**** Dataset content
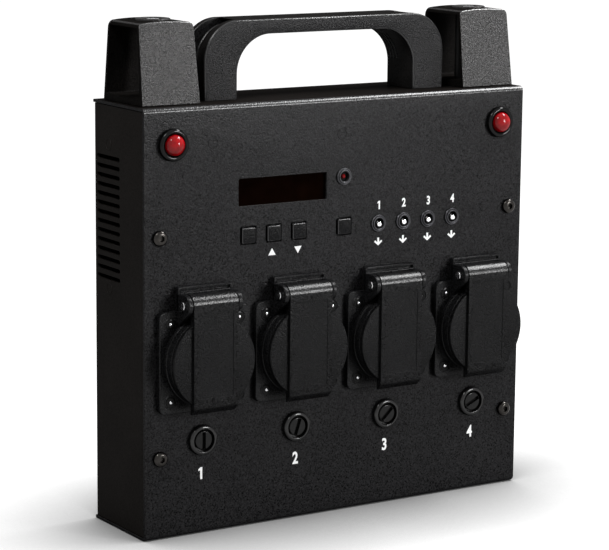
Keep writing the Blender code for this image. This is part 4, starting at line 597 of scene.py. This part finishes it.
def make_buttons():
    """Square caps whose front edge rounds over.

    At r (1 - sin a) behind the face, the outline is drawn in by r (1 - cos a).
    """
    size, proud, round_edge = 0.0075, 0.0008, 0.0005
    a = np.radians(np.linspace(90, 0, 7))
    outlines = [box_outline(size - 2 * inset, size - 2 * inset, 0.0005)
                for inset in round_edge * (1 - np.cos(a))]
    depths = round_edge * (1 - np.sin(a)) - proud
    cap = skin(stack([*outlines, outlines[-1]], [*depths, 0.0020]))
    flange = bar((-0.00505, 0.0018, -0.00505), (0.00505, 0.0028, 0.00505))
    stem = solid([(0, 0.0027), (0.0018, 0.0027), (0.0018, 0.0072), (0, 0.0072)], 32)
    button = together(cap, flange, stem)
    normal, centre = faces_of(button)
    # The rounded front edge takes the painted highlight.
    edge = (normal[:, 1] < -0.1) & (normal[:, 1] > -0.97) & (centre[:, 1] < 0)
    for name, x in BUTTON_XS.items():
        show(f"push_cap_{name}", button, button_black, f"button_{name}_cap", [f"button_{name}"],
             "button_plastic", (x, 0, CONTROL_LEVEL), others=[(button_edge_sheen, edge)])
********
(Task to carry out) Repeat the whole listing exactly, keeping every line intact.

(Task answer)
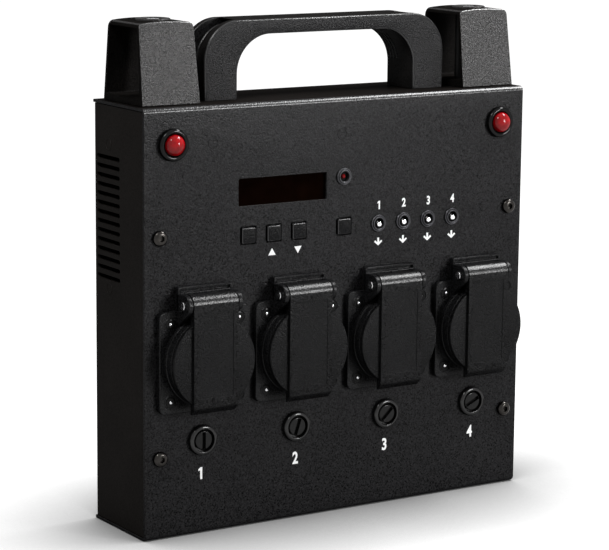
Keep writing the Blender code for this image. This is part 4, starting at line 597 of scene.py. This part finishes it.
def make_buttons():
    """Square caps whose front edge rounds over.

    At r (1 - sin a) behind the face, the outline is drawn in by r (1 - cos a).
    """
    size, proud, round_edge = 0.0075, 0.0008, 0.0005
    a = np.radians(np.linspace(90, 0, 7))
    outlines = [box_outline(size - 2 * inset, size - 2 * inset, 0.0005)
                for inset in round_edge * (1 - np.cos(a))]
    depths = round_edge * (1 - np.sin(a)) - proud
    cap = skin(stack([*outlines, outlines[-1]], [*depths, 0.0020]))
    flange = bar((-0.00505, 0.0018, -0.00505), (0.00505, 0.0028, 0.00505))
    stem = solid([(0, 0.0027), (0.0018, 0.0027), (0.0018, 0.0072), (0, 0.0072)], 32)
    button = together(cap, flange, stem)
    normal, centre = faces_of(button)
    # The rounded front edge takes the painted highlight.
    edge = (normal[:, 1] < -0.1) & (normal[:, 1] > -0.97) & (centre[:, 1] < 0)
    for name, x in BUTTON_XS.items():
        show(f"push_cap_{name}", button, button_black, f"button_{name}_cap", [f"button_{name}"],
             "button_plastic", (x, 0, CONTROL_LEVEL), others=[(button_edge_sheen, edge)])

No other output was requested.